Work to do:
Show every line in the entries below where the word "scene" appears.

Collection entries:

▬▬▬

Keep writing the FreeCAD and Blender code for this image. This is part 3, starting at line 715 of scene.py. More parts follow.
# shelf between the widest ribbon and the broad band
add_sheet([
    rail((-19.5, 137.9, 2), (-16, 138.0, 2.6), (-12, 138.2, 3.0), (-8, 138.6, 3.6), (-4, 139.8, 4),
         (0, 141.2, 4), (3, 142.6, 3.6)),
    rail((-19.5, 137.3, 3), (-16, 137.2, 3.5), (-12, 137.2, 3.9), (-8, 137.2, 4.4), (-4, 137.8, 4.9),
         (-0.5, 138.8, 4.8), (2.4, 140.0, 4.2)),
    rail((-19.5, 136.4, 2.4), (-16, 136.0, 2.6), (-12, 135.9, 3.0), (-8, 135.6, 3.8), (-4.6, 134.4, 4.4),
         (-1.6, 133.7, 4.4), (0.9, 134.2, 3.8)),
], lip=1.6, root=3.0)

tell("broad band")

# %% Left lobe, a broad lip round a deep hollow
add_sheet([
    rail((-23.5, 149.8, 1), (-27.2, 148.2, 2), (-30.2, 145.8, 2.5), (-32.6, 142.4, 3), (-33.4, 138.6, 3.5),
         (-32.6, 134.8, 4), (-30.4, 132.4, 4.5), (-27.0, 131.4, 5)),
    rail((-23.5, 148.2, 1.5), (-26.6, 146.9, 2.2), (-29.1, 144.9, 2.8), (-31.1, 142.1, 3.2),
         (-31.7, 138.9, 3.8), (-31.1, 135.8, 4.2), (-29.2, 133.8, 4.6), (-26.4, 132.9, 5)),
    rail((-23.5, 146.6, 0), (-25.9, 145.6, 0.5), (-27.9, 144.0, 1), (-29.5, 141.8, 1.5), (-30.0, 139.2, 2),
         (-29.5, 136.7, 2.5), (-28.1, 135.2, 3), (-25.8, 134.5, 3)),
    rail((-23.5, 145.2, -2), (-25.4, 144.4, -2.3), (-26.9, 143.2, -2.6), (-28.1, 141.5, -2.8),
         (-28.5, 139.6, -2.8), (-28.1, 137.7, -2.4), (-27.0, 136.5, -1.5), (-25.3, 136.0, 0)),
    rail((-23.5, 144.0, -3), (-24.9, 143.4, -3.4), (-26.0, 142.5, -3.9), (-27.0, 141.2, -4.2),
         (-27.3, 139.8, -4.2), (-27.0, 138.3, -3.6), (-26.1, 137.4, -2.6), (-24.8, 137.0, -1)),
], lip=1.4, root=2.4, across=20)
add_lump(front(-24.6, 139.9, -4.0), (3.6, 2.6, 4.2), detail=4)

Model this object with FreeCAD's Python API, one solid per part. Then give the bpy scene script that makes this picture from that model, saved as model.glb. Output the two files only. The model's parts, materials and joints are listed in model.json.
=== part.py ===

▬▬▬

Written solution:
Keep writing the FreeCAD and Blender code for this image. This is part 3, starting at line 715 of scene.py. More parts follow.
Model this object with FreeCAD's Python API, one solid per part. Then give the bpy scene script that makes this picture from that model, saved as model.glb. Output the two files only. The model's parts, materials and joints are listed in model.json.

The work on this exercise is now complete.